Gwen faces the same problem that Miles faces which is to whether or not reveal herself to her father that she is Spider-Woman. It’s understandable for someone not to tell their beloved ones that he/she is actually a superhero that fights supervillains on almost a daily basis. That would be way too much to take in. Plus, what if your friends and family reject you? How would you react if that scenario occurred?
Luckily for the audience we do eventually know what happens between her and her father. Near the end of the film, Gwen is sent back to her dimension by Miguel and meets George in their apartment. Rather than arrest her, George reconciles with Gwen and the two have a heartwarming father-and-daughter hug.
George tells Gwen that he had resigned as police captain to which surprises Gwen. The canon event of her father dying ended up not happening. George also gives Gwen a watch that was given to George by a man named Hobie Brown/Spider-Punk (voiced by Daniel Kaluuya). The watch is actually a device designed to create portals that can send people from their current dimension to a different dimension. Gwen uses it to assemble a team of Spider-People and to help and find Miles.
The movie ends on a cliffhanger as we see Miles traveled to the wrong dimension and is interrogated by an alternate version of his uncle Aaron Davis and an alternate version of Miles who has become the Prowler. The dimension that Miles is in is also one in which his father is dead and New York City doesn’t have a Spider-Person.

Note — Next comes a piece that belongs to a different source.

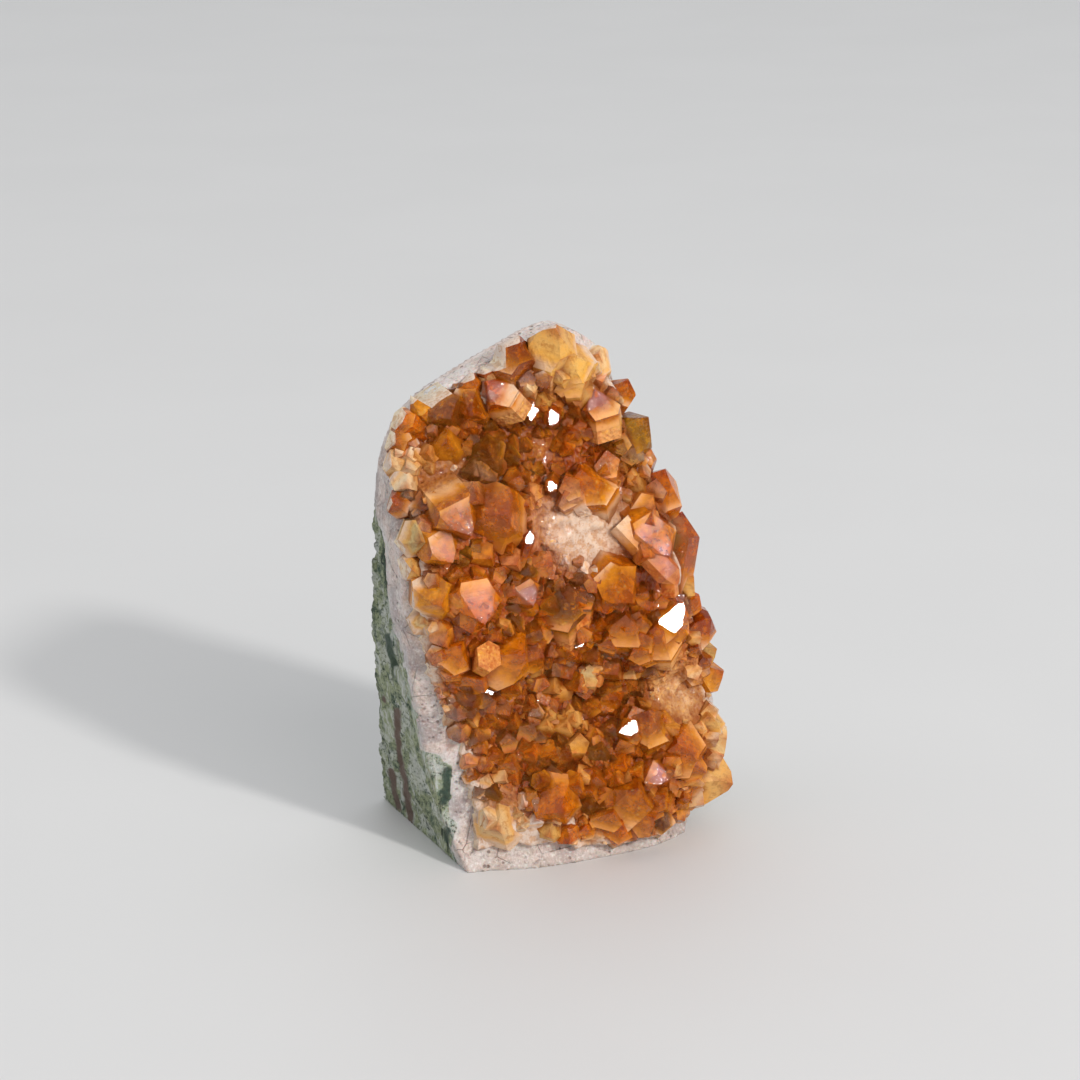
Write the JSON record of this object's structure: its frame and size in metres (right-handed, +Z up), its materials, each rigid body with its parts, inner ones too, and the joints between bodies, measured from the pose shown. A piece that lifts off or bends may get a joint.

“Spider-Man: Across the Spider-Verse” is a fantastic followup to an equally fantastic original film. It’s a movie filled with countless amounts of heart, passion, creativity and love for Spider-Man. Its breathtaking animation, superb voice acting and excellent storytelling already makes it one of the best movies to come out this year by far. If you haven’t seen it, please go and watch it.